Written task
Lines containing the word "that" should be extracted in full.

Recorded information
** begin **

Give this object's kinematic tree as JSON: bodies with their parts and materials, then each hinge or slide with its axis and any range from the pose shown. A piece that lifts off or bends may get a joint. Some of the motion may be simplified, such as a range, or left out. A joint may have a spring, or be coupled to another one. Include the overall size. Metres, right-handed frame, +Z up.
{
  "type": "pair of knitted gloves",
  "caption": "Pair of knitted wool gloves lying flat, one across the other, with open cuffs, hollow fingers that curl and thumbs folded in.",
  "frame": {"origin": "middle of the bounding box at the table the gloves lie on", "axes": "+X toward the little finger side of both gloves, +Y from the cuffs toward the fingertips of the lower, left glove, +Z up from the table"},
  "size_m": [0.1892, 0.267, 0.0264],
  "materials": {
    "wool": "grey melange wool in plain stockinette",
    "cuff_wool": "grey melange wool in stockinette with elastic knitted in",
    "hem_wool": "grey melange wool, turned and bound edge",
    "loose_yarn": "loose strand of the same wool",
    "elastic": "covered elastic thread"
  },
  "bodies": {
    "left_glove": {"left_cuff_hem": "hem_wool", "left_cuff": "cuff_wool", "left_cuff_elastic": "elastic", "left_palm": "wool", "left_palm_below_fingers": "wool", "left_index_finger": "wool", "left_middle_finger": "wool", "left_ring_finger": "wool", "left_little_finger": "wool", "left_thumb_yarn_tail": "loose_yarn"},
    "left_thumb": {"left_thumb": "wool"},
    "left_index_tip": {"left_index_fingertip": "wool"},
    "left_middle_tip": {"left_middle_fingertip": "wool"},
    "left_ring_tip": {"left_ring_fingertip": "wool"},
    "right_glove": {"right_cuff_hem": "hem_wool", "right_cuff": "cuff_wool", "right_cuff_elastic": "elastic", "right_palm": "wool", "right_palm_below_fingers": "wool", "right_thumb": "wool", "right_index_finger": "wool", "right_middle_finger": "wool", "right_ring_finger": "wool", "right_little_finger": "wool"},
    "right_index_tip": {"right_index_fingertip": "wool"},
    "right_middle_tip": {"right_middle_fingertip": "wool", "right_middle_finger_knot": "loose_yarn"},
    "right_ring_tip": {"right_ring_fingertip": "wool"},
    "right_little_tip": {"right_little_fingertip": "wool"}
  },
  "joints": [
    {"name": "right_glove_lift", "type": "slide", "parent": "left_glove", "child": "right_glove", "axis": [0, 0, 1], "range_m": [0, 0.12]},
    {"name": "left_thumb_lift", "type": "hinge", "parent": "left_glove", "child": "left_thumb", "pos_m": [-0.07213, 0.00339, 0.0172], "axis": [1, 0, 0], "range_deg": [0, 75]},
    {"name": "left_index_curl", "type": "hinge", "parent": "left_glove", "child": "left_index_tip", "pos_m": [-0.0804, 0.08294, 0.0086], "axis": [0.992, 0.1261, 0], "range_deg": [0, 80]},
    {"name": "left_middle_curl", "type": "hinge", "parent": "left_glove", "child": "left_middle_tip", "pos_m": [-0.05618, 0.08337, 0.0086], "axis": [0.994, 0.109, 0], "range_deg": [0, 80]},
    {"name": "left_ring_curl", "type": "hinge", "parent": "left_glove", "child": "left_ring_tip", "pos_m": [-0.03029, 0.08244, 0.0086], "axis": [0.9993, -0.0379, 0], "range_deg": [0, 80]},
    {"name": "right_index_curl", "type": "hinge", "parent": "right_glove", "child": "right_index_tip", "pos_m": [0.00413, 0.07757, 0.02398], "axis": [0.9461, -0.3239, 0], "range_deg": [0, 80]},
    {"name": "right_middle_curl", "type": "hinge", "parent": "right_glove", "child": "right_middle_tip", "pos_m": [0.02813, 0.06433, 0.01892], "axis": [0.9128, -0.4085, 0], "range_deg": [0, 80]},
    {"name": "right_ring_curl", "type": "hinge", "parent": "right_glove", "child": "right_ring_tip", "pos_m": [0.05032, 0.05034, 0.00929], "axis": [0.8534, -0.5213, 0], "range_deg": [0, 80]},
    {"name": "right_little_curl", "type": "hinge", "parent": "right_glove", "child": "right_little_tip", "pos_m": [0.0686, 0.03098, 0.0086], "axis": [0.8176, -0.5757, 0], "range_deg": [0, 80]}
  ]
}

** end **

Exercise result
Give this object's kinematic tree as JSON: bodies with their parts and materials, then each hinge or slide with its axis and any range from the pose shown. A piece that lifts off or bends may get a joint. Some of the motion may be simplified, such as a range, or left out. A joint may have a spring, or be coupled to another one. Include the overall size. Metres, right-handed frame, +Z up.
  "caption": "Pair of knitted wool gloves lying flat, one across the other, with open cuffs, hollow fingers that curl and thumbs folded in.",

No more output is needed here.